_Written instruction_. Emit the exact text of every line from the line with "for section_name, section_side" to the line with "obj.data.transform(world)", both ends included. No other output is expected.

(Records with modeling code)
◆ ◆ ◆

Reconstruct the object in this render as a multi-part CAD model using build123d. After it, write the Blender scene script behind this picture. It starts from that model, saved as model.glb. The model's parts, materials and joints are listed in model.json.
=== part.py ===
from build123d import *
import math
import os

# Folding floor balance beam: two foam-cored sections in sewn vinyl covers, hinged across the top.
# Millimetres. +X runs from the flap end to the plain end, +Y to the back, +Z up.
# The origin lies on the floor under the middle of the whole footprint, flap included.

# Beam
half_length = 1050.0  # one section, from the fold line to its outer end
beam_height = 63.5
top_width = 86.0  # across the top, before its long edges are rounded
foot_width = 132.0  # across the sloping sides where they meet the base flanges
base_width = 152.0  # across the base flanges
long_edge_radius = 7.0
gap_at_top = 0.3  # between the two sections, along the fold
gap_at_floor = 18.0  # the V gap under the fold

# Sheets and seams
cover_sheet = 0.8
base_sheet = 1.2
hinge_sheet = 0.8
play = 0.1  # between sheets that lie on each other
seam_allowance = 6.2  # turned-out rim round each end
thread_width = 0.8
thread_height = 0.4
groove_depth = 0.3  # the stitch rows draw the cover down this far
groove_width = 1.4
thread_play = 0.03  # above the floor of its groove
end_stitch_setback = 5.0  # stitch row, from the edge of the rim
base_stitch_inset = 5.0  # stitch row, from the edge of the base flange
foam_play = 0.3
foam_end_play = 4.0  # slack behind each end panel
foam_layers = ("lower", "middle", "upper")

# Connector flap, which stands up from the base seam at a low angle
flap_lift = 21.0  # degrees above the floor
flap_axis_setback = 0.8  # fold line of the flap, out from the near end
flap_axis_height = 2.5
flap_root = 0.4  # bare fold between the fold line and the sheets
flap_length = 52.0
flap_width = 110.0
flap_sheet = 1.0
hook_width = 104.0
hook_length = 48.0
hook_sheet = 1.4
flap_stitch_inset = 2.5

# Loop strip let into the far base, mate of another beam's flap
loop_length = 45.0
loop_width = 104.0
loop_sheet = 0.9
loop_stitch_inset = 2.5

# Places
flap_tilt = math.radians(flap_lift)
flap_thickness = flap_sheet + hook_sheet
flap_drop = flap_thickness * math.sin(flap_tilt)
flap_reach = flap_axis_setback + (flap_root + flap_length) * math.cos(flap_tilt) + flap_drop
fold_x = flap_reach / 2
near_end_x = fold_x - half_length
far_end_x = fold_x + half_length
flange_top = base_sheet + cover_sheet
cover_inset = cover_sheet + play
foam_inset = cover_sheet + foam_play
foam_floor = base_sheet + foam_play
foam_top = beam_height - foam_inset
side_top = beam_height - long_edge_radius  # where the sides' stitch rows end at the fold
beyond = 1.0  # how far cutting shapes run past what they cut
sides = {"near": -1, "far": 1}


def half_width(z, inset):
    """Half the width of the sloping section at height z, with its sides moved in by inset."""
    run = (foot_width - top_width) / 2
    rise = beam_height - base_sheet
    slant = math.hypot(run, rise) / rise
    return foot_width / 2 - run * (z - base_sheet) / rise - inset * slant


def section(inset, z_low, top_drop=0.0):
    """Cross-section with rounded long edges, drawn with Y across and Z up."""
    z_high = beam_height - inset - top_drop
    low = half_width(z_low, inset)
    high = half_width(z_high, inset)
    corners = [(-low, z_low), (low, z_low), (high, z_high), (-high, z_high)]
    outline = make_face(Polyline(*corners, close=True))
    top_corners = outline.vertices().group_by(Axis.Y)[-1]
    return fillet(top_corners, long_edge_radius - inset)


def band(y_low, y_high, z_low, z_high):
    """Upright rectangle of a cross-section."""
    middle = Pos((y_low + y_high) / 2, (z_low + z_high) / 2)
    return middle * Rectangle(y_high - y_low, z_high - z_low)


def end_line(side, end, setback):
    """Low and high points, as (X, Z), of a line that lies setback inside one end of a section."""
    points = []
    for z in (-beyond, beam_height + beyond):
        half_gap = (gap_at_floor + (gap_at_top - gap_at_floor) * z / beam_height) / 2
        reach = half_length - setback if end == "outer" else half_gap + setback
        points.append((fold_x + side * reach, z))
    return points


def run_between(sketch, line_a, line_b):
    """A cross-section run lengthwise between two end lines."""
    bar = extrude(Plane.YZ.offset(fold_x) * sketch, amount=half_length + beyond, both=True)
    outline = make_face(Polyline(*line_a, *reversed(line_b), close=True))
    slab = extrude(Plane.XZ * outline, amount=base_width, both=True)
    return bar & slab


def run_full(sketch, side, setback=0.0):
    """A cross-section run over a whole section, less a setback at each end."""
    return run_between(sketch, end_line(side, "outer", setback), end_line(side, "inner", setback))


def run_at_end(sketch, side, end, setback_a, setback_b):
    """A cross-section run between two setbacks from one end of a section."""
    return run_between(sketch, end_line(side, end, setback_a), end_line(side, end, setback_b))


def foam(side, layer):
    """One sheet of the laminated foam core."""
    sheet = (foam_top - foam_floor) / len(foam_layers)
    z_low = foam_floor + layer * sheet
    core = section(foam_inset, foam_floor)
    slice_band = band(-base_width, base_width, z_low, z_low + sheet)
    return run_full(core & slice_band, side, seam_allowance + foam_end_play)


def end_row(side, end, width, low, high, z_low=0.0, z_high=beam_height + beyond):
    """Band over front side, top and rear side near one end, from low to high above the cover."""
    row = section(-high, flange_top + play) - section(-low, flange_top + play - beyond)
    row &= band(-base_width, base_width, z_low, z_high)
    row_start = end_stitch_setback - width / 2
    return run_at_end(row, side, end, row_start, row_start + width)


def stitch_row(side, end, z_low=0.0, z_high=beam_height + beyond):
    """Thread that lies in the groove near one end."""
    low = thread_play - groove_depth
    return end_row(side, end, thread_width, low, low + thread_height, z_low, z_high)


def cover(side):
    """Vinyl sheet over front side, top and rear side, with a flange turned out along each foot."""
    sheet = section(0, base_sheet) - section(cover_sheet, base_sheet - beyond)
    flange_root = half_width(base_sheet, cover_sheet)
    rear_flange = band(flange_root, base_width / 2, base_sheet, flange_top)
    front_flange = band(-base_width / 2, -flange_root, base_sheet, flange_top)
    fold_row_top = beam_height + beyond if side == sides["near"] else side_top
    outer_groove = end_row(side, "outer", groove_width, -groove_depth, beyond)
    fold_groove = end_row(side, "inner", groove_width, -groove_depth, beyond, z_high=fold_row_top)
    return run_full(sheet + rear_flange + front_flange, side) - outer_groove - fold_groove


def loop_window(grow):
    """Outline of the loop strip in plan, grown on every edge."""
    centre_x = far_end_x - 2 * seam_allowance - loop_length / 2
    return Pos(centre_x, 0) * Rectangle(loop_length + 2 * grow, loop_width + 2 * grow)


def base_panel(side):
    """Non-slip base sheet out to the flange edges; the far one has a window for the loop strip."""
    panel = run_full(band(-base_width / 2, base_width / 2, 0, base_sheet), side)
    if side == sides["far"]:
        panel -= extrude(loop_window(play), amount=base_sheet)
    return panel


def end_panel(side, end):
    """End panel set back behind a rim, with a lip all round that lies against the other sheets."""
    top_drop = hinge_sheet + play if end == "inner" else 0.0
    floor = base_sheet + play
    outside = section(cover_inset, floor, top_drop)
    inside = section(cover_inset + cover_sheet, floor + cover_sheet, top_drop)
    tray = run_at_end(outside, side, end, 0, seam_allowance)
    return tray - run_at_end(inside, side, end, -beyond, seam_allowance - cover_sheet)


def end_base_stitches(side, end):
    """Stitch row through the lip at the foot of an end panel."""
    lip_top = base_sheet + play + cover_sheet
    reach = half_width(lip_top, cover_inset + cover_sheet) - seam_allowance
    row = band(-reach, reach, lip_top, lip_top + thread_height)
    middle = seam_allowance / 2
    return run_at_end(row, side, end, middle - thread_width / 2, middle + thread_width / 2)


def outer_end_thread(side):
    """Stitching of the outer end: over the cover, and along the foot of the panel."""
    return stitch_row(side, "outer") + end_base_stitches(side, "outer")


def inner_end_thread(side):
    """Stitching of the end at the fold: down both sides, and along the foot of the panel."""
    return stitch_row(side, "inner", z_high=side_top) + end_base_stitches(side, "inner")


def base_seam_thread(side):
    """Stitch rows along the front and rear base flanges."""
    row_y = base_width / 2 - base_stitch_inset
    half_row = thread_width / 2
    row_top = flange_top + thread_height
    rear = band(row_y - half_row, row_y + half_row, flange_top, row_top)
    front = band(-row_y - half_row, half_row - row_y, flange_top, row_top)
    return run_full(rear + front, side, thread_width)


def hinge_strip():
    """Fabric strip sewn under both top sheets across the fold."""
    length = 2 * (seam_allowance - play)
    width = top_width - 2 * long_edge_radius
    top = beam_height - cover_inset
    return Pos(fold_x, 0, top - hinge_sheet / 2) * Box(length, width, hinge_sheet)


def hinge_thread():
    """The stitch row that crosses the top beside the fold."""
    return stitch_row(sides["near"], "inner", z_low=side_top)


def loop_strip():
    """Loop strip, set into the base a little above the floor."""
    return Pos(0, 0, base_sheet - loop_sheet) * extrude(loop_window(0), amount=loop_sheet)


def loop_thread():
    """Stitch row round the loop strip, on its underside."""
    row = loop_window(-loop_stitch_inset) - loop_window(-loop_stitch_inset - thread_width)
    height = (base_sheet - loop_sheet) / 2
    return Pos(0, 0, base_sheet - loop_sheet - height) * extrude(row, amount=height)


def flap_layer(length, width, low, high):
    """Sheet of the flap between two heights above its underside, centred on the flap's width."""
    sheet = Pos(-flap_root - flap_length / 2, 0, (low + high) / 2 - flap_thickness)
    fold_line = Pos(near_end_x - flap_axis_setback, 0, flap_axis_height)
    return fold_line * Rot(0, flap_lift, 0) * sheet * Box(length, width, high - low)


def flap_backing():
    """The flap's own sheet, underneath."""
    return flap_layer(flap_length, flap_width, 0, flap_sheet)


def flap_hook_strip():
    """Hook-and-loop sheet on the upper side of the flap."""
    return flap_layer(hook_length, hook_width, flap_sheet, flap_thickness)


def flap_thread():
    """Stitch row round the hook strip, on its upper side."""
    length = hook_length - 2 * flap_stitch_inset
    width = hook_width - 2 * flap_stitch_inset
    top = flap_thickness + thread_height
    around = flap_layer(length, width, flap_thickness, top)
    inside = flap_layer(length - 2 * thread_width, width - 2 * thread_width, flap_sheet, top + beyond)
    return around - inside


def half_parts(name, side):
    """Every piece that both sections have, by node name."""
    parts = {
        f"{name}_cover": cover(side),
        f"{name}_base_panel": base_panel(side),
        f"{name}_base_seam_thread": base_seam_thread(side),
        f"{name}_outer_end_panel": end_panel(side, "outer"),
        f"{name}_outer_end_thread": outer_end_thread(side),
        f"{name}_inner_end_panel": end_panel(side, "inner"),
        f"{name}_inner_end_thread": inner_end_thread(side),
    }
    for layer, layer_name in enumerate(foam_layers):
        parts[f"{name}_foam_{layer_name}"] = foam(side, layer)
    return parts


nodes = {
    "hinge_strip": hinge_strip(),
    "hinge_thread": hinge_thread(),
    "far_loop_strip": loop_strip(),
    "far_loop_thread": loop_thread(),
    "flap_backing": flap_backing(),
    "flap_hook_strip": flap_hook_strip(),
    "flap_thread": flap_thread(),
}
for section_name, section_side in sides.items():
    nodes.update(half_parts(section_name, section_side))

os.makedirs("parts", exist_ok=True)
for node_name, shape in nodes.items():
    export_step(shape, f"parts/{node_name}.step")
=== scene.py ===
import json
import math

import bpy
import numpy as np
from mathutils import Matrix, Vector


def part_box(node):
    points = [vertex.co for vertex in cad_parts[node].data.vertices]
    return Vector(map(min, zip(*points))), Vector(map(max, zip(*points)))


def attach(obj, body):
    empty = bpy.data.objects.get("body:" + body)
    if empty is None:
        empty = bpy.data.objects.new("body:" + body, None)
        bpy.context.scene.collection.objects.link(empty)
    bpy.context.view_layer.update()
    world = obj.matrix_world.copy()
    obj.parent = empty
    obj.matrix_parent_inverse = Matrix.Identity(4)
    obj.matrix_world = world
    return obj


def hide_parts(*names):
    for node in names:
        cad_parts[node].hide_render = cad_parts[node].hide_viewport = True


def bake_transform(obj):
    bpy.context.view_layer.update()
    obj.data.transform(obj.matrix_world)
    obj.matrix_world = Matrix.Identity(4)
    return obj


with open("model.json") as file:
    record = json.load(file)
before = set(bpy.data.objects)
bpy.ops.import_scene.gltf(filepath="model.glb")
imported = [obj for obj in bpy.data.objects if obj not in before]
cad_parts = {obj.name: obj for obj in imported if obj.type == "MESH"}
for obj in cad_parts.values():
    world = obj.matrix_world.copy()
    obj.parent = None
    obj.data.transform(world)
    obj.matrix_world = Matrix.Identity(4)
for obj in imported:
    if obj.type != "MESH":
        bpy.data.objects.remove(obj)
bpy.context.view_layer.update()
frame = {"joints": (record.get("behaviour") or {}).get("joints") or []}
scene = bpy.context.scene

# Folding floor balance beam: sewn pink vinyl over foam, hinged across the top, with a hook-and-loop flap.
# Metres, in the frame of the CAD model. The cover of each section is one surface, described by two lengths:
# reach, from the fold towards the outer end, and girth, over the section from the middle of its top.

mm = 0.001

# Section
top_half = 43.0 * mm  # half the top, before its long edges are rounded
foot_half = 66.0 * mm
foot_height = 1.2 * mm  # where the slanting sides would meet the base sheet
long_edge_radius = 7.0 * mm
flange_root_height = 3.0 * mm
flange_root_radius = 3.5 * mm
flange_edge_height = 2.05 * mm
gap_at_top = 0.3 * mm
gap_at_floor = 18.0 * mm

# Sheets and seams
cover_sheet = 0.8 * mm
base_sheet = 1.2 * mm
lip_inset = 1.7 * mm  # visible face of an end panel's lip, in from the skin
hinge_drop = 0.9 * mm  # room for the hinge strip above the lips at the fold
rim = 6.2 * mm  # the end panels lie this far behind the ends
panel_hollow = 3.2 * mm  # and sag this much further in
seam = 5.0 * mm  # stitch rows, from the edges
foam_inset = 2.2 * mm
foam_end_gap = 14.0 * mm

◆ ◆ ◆

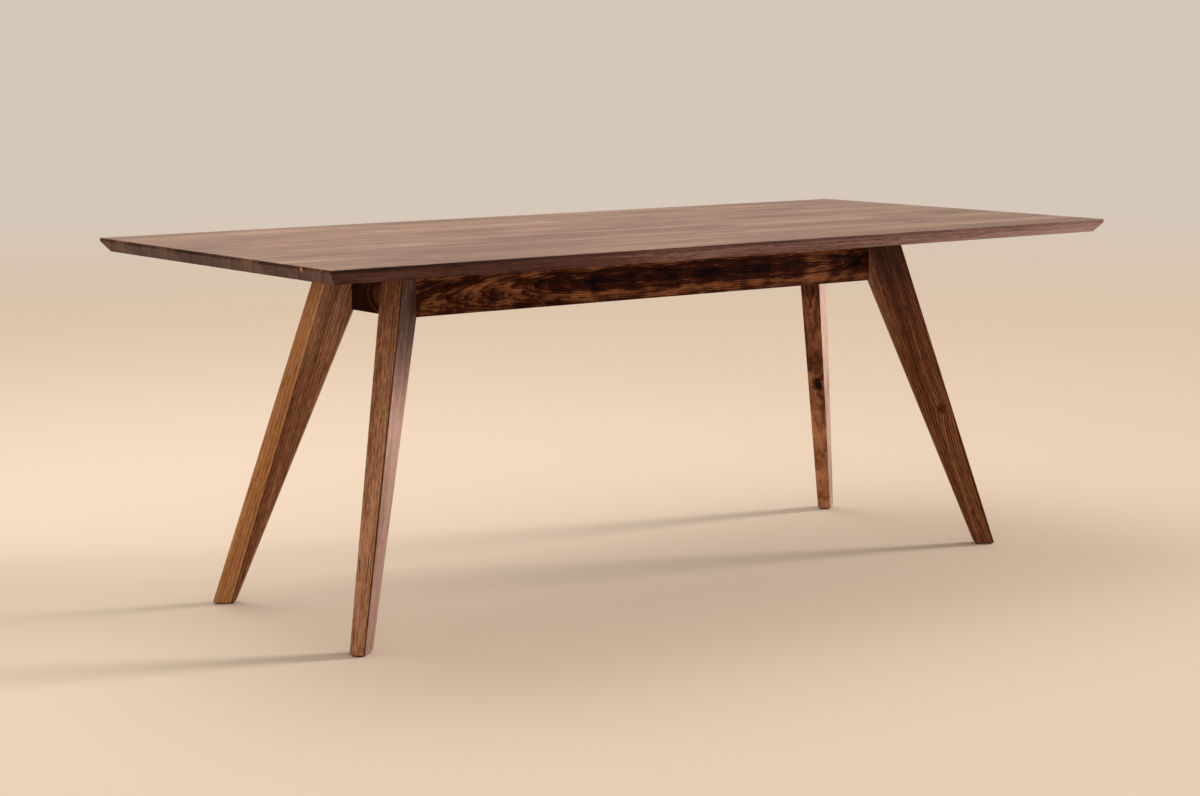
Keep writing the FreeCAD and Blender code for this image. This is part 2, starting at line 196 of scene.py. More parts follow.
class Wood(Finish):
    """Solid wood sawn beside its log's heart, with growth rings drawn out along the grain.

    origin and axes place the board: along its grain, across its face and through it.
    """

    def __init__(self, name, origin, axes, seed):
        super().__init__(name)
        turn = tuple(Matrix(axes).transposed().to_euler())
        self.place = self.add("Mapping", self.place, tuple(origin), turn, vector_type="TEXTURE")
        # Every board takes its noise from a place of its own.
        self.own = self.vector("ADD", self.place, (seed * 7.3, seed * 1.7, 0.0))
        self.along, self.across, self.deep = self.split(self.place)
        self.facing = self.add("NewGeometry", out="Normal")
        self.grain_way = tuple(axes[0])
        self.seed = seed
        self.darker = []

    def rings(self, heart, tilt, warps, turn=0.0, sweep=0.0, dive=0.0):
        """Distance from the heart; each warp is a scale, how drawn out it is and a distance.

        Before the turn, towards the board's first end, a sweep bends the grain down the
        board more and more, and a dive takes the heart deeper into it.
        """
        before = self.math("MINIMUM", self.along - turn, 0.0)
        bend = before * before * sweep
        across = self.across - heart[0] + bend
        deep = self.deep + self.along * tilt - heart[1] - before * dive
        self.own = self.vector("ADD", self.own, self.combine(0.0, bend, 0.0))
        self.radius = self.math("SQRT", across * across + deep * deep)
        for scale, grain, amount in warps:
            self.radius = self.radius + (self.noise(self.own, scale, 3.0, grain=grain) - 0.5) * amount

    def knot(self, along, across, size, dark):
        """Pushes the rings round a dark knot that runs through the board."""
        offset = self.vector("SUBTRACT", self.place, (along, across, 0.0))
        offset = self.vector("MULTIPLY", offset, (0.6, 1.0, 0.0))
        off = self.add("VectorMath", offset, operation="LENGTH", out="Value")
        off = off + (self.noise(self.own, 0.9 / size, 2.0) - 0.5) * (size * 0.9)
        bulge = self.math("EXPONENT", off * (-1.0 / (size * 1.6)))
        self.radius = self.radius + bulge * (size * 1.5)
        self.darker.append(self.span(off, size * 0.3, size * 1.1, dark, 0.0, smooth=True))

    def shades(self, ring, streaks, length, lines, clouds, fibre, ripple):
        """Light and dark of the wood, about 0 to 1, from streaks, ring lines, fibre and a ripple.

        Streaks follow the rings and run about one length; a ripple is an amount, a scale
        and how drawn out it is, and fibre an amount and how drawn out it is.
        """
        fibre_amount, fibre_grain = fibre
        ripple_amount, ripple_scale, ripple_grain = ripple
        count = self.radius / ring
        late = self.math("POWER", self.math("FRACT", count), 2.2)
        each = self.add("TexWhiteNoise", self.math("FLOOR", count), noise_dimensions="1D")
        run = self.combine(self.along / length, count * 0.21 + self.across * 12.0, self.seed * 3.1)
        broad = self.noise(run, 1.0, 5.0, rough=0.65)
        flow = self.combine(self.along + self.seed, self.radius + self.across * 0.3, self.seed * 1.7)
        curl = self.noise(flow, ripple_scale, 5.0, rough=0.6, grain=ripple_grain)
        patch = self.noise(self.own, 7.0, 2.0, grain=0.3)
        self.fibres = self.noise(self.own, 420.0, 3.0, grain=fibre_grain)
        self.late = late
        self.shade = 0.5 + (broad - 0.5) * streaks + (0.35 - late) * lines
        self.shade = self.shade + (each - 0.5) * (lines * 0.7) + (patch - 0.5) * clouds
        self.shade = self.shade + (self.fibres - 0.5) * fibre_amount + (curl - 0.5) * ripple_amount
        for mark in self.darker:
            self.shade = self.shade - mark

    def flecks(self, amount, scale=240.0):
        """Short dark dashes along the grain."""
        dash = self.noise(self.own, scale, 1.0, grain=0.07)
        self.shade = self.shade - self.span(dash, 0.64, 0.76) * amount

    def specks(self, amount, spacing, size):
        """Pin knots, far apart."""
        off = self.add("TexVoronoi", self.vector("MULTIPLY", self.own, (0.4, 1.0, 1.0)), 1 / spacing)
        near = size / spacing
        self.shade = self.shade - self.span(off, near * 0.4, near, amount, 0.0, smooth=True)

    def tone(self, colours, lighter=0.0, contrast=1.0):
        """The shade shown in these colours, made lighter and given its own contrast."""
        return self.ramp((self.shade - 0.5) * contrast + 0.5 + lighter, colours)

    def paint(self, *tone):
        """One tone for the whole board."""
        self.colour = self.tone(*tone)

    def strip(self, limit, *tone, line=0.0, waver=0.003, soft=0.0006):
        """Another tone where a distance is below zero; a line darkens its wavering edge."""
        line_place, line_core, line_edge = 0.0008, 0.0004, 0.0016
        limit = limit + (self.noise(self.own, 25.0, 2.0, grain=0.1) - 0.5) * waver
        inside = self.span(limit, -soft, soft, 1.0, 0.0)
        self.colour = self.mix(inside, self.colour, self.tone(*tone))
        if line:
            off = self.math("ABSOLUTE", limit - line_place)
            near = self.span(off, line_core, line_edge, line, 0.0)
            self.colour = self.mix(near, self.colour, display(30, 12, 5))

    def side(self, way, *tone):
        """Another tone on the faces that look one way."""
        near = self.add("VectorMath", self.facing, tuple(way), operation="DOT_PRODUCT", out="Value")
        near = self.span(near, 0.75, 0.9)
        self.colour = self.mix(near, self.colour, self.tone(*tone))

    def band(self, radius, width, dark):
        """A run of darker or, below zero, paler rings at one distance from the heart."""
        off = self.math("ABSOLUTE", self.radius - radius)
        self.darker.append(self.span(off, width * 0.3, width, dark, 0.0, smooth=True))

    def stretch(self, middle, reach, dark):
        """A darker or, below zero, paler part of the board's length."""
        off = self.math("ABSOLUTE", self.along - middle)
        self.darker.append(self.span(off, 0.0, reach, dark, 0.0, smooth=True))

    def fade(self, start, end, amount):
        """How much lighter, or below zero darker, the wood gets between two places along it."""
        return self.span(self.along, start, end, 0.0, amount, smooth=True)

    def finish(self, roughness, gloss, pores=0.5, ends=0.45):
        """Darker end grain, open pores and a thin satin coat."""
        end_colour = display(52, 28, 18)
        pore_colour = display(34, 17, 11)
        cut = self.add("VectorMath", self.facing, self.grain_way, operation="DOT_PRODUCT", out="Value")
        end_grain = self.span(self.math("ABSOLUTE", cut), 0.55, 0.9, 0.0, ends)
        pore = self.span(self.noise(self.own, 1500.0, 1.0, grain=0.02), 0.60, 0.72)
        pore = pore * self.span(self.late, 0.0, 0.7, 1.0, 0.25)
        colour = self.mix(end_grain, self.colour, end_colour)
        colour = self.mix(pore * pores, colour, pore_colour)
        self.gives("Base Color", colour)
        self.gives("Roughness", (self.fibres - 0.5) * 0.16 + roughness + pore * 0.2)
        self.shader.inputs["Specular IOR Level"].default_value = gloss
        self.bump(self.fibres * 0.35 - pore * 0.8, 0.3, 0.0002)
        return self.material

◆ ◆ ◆

_Answer to this problem_.
for section_name, section_side in sides.items():
    nodes.update(half_parts(section_name, section_side))

os.makedirs("parts", exist_ok=True)
for node_name, shape in nodes.items():
    export_step(shape, f"parts/{node_name}.step")
=== scene.py ===
import json
import math

import bpy
import numpy as np
from mathutils import Matrix, Vector


def part_box(node):
    points = [vertex.co for vertex in cad_parts[node].data.vertices]
    return Vector(map(min, zip(*points))), Vector(map(max, zip(*points)))


def attach(obj, body):
    empty = bpy.data.objects.get("body:" + body)
    if empty is None:
        empty = bpy.data.objects.new("body:" + body, None)
        bpy.context.scene.collection.objects.link(empty)
    bpy.context.view_layer.update()
    world = obj.matrix_world.copy()
    obj.parent = empty
    obj.matrix_parent_inverse = Matrix.Identity(4)
    obj.matrix_world = world
    return obj


def hide_parts(*names):
    for node in names:
        cad_parts[node].hide_render = cad_parts[node].hide_viewport = True


def bake_transform(obj):
    bpy.context.view_layer.update()
    obj.data.transform(obj.matrix_world)
    obj.matrix_world = Matrix.Identity(4)
    return obj


with open("model.json") as file:
    record = json.load(file)
before = set(bpy.data.objects)
bpy.ops.import_scene.gltf(filepath="model.glb")
imported = [obj for obj in bpy.data.objects if obj not in before]
cad_parts = {obj.name: obj for obj in imported if obj.type == "MESH"}
for obj in cad_parts.values():
    world = obj.matrix_world.copy()
    obj.parent = None
    obj.data.transform(world)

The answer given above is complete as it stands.